Other potential targets:
Carlos Pena: Pena is a slightly better fielding version of Mark Reynolds, but Reynolds’ youth and production at first base would simply be a lateral move that would make little sense at this stage of Pena’s career. Carlos still shows a powerful stick and the ability to get on base with walks, but strikeouts still pile up and are trending north as his bat speed slows down. He will likely have to wait for the other first basemen to set the market and then take a one year deal.

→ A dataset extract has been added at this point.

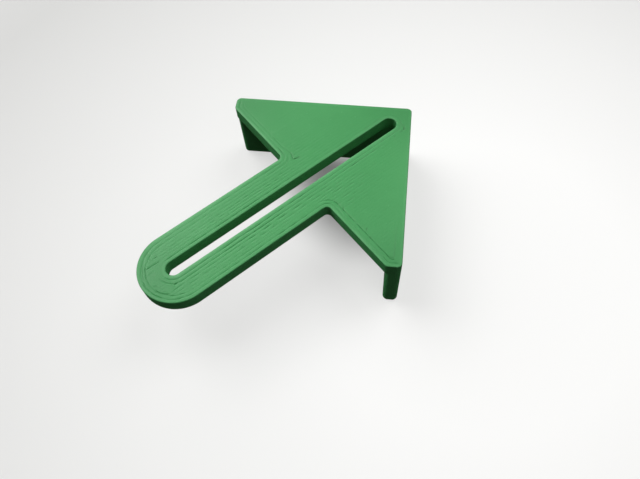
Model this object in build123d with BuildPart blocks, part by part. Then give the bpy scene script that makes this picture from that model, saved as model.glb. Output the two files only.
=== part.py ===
# Center finder: a flat triangular head with a long slotted blade, and two fences
# that hang under the head's legs. Stock with a square corner sits in the angle
# between the fences, and the slot then runs over the stock's diagonal.
#
# Frame: millimetres, +Z up. The origin is the inner corner of the two fences, on
# the plate's underside, where the corner of the stock goes. The fences stand on
# the +X and +Y sides of it, and the blade runs off along (-1, -1).

import os
from math import sqrt

from build123d import *

# ---- driving dimensions, mm -------------------------------------------------
leg_length = 25.4  # outer edge of each leg of the head, outer corner to short end
fence_thickness = 2.0  # also the length of the head's short end edges
plate_thickness = 2.0  # the head and the blade are one flat plate
fence_depth = 8.1  # underside of the plate to the fences' lower edge
corner_radius = 0.7  # upright outer corners of the head and of the fences
notch_radius = 0.65  # where the blade leaves the head

blade_width = 10.1
blade_end = 39.45  # outer corner to the centre of the blade's round end
slot_width = 2.0
slot_start = 4.3  # outer corner to the centre of the slot's inner round end
slot_end = 39.9  # outer corner to the centre of the slot's outer round end

rim_radius = 0.15  # rounding round the plate's upper face
foot_radius = 0.12  # rounding round the fences' lower edge

# ---- derived ----------------------------------------------------------------
end_along = leg_length / sqrt(2)  # a leg's outer end, along and across the diagonal
base_along = (leg_length + fence_thickness) / sqrt(2)  # the long edge's distance
base_across = (leg_length - fence_thickness) / sqrt(2)  # half of the long edge
blade_root = blade_width  # inside the head, where the blade's outline starts

# The plan is drawn on a plane at the outer corner. Its x runs along the diagonal,
# towards the blade's round end.
diagonal = Plane(
    origin=(fence_thickness, fence_thickness, 0),
    x_dir=(-1, -1, 0),
    z_dir=(0, 0, 1),
)


def near(shapes, points, tolerance=1e-3):
    """The vertices of shapes that lie on one of points."""
    return [
        v
        for v in shapes
        if any(abs(v.X - x) < tolerance and abs(v.Y - y) < tolerance for x, y in points)
    ]


with BuildPart() as center_finder:
    # head and blade in one plan: a right triangle with its two acute ends cut
    # square to the legs, and a bar with a full-round end
    with BuildSketch(diagonal) as plan:
        with BuildLine():
            Polyline(
                (0, 0),
                (end_along, end_along),
                (base_along, base_across),
                (base_along, -base_across),
                (end_along, -end_along),
                close=True,
            )
        make_face()
        with Locations(((blade_root + blade_end) / 2, 0)):
            SlotCenterToCenter(blade_end - blade_root, blade_width)
        fillet(
            near(
                plan.vertices(),
                [(base_along, blade_width / 2), (base_along, -blade_width / 2)],
            ),
            radius=notch_radius,
        )
        fillet(
            near(
                plan.vertices(),
                [
                    (0, 0),
                    (end_along, end_along),
                    (end_along, -end_along),
                    (base_along, base_across),
                    (base_along, -base_across),
                ],
            ),
            radius=corner_radius,
        )
        # the marking slot, round at both ends
        with Locations(((slot_start + slot_end) / 2, 0)):
            SlotCenterToCenter(slot_end - slot_start, slot_width, mode=Mode.SUBTRACT)
    extrude(amount=plate_thickness)

    # the two fences, one right angle, sharp inside so that the stock's corner
    # reaches the origin
    outer, tip = fence_thickness, fence_thickness - leg_length
    with BuildSketch(Plane.XY) as fences:
        with BuildLine():
            Polyline(
                (0, 0),
                (tip, 0),
                (tip, outer),
                (outer, outer),
                (outer, tip),
                (0, tip),
                close=True,
            )
        make_face()
        fillet(
            near(
                fences.vertices(),
                [(tip, 0), (tip, outer), (outer, outer), (outer, tip), (0, tip)],
            ),
            radius=corner_radius,
        )
    extrude(amount=-fence_depth)

    # small rounding round the upper face, the slot's mouth and the fences' feet
    fillet(
        center_finder.faces().sort_by(Axis.Z)[-1].edges(),
        radius=rim_radius,
    )
    fillet(
        center_finder.faces().sort_by(Axis.Z)[0].edges(),
        radius=foot_radius,
    )

center_finder.part.label = "center_finder"

os.makedirs("parts", exist_ok=True)
export_step(center_finder.part, "parts/center_finder.step")

box = center_finder.part.bounding_box()
print("size", box.size, "volume", round(center_finder.part.volume, 1), "mm3")
print("centre of mass", center_finder.part.center(CenterOf.MASS))
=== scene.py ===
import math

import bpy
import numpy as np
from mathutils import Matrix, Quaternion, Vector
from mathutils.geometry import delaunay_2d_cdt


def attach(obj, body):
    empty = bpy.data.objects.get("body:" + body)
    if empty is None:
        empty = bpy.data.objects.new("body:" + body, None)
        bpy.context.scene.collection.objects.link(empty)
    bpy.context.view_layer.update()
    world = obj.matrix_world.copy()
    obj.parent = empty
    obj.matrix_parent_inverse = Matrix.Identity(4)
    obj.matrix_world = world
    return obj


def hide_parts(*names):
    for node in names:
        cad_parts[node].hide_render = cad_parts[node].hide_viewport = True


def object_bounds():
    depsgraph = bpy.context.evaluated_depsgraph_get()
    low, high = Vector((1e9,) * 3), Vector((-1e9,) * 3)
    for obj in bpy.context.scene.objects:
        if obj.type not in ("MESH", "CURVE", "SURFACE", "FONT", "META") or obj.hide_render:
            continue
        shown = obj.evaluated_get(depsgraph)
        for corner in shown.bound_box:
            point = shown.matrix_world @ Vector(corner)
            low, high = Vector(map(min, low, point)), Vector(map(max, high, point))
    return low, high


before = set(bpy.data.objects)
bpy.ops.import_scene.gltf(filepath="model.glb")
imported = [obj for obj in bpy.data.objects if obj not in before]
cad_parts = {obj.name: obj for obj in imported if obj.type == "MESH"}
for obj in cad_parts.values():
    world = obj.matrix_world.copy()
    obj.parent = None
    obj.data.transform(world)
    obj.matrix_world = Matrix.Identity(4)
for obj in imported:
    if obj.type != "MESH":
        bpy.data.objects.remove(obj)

# The printed body of the center finder, built as one closed mesh with its printed
# lines: the flat bed side with its perimeter and infill lines, the stacked layers
# of every wall, and the mounded lines under the plate and on the fences' feet.
#
# Sizes are in millimetres until the mesh is made. Two frames are used in plan:
# row (x, y), which is the CAD frame, and (u, v), with u along the blade from the
# head's outer corner and v across it. The two have the same handedness.

cad_lo, cad_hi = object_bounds()

# ---- sizes, mm, as in the CAD model ------------------------------------------
LEG = 25.4  # outer edge of each leg
T = 2.0  # fence thickness
TOP = 2.0  # height of the plate's upper face over its underside
DEPTH = 8.1  # fences, below the plate's underside
R_CORNER = 0.7
R_NOTCH = 0.65
HALF = 5.05  # half the blade's width
BE = 39.45  # centre of the blade's round end
SR = 1.0  # half the slot's width
S0, S1 = 4.3, 39.9  # centres of the slot's round ends
RIM = 0.15
CROWN = 0.032  # how far the outermost bead slopes down before the rim's rounding
CROWN_FROM = 0.46
FOOT = 0.12

Q = math.sqrt(0.5)
BA = (LEG + T) * Q  # distance of the head's long edge

# ---- printed lines, mm -------------------------------------------------------
FIRST = 0.13  # the first layer, pressed on the bed
LAYERS_PLATE = 9
LAYER_PLATE = (TOP - FIRST) / LAYERS_PLATE
LAYERS_FENCE = 40
LAYER_FENCE = DEPTH / LAYERS_FENCE
VALLEY = 0.034  # how deep the line between two layers is
PERIMETER = 0.595  # from an edge to the line after its first bead, on the bed side
INNER = 1.12  # and to the line after its second bead
PITCH = 0.4525  # spacing of the infill beads on the bed side
ASIDE = 0.1  # the first layer's lines all lie this far to the blade's right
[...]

Clint Barmes: There is a need for a second baseman at this time and he has shown the ability to play the position. He provides solid, above replacement level fielding, but his offense has seen its ups and downs. The O’s would be taking the risky chance that his 2011 form was an albatross. From a total package standpoint, Robert Andino would provide similar overall production and cost a third of the price.
Jamey Carroll: Carroll would come on a one year deal to smooth things over if Brian Roberts was not healthy. He provides starter level offensive production from second base and is not a liability in the field, but his range is not as good as Andino. He can play shortstop and third base in a pinch, which helps team versatility. His ability to get on base makes him a nice table setter in the number 2 hole.
Aaron Hill: He found a new lifeline with his move to Arizona this past season and showed his ability to be an everyday type hitter again. Can he maintain that 1.0 to 2.0 WAR projection against the very best in the first division AL East? He is likely to re-sign with Arizona as he carved out a solid role that help bring them into the playoffs.